What’s been the biggest challenge in being a pop-up over the past half decade?
J: It’s hard to keep up with overhead and set our roots down as an independent business in the Bay. It’s almost impossible to buy a house or have property. We’ve always wanted a place to permanently be in, but it’s really hard to make that transition from mobile to having our own spot. We’ve been in this for so long and have hella experience, but [running a business like this] is a lot harder because we’re in the Bay Area.
P: Our food menus are a form of creative expression. That’s why we switch it up. If you miss an item, you might not see it again. It’s our artistic expression in the moment. But we also realize we need to have some idea or main menu item that folks can hold on to as well. We need to provide consistent service but express ourselves as chefs. It’s a slower route for us to convince folks because we might switch it up. It’s a challenge, but people seem to enjoy trying our new stuff.
What are your thoughts on the whole “slaps” versus “smacks” food war?

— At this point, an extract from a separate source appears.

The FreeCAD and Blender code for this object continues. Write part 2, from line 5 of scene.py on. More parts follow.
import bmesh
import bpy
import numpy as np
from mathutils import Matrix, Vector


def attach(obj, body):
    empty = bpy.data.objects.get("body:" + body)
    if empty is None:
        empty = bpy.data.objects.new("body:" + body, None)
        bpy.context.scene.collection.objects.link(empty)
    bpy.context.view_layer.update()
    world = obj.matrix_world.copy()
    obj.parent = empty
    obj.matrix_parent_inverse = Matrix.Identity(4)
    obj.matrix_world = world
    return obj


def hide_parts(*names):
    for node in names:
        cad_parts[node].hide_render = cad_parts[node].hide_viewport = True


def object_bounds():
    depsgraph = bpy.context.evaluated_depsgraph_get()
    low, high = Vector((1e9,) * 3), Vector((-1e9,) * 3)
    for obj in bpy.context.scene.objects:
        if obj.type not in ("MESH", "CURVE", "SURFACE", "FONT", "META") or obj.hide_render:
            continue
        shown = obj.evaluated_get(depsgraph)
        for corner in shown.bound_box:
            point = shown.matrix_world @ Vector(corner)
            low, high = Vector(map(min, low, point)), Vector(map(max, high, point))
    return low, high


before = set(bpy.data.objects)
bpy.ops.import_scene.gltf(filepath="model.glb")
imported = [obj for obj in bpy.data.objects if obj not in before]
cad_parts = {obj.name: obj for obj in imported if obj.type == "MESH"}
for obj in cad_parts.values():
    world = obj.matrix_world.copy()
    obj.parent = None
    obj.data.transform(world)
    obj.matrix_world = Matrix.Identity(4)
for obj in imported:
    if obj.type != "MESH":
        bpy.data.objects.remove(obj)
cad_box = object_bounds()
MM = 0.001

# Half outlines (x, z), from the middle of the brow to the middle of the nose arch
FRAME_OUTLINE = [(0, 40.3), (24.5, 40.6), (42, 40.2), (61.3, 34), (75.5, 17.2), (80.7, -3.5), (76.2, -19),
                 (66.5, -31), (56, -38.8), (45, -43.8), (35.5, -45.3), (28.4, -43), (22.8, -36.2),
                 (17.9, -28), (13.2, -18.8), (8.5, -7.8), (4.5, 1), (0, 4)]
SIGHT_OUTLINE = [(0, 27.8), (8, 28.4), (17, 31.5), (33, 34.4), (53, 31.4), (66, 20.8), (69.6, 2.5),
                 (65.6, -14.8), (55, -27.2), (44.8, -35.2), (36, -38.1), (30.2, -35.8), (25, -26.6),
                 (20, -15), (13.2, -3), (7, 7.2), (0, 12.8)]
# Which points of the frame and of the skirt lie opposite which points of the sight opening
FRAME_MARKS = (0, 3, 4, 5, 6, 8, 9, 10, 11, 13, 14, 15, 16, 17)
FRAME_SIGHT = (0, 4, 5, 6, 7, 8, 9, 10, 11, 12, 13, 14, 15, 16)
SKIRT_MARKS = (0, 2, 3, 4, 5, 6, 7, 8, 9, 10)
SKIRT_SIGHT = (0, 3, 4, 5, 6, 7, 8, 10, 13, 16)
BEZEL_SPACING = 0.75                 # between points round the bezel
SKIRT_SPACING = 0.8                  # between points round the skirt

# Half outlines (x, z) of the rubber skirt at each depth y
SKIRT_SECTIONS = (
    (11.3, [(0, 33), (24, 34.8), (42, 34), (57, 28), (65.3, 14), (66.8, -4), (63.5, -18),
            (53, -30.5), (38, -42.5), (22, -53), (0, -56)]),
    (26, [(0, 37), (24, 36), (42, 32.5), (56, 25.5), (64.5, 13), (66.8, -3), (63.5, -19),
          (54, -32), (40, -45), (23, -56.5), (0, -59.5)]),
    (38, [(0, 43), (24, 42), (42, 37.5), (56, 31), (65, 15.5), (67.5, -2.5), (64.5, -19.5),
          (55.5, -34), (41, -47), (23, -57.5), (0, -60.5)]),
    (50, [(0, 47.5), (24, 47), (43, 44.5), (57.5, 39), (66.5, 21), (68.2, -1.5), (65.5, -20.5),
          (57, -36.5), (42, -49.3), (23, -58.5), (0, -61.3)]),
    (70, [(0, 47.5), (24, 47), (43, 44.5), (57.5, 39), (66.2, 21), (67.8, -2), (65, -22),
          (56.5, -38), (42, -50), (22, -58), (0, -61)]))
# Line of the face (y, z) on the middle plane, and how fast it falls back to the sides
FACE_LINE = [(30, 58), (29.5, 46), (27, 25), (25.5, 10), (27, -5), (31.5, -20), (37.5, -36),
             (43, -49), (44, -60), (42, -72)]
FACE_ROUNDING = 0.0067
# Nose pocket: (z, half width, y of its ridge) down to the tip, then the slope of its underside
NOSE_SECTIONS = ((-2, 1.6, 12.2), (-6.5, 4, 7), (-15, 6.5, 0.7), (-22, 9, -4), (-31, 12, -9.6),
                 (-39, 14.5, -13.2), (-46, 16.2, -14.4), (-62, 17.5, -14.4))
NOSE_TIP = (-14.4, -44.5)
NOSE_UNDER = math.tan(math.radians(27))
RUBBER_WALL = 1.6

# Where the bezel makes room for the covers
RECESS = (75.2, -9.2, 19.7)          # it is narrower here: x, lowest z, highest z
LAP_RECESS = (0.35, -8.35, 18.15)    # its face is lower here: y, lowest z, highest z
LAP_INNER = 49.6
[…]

P: Food definitely smacks. We wanted a name that was fun and encapsulated our energy and the vibe we were going for. What’s a word that people out here really connect with, especially with food? Smacks. The funny thing is that at first we were actually called “Slaps and Smacks” because we did events with DJs at first, too.
J: We broke away from the “Slaps” part and stopped having DJs, and we just became “Smacks.” After a few years, we wanted our own personality to stand out so we changed the spelling to “SMAX.”
P: Now, we see more and more pop-ups with smacks in the name, so I’m kinda glad we pivoted and changed up the spelling early on.
J: At the end of the day, we want our food to be rooted in the Bay. We can do that because we’re from out here, and we will always push that culture.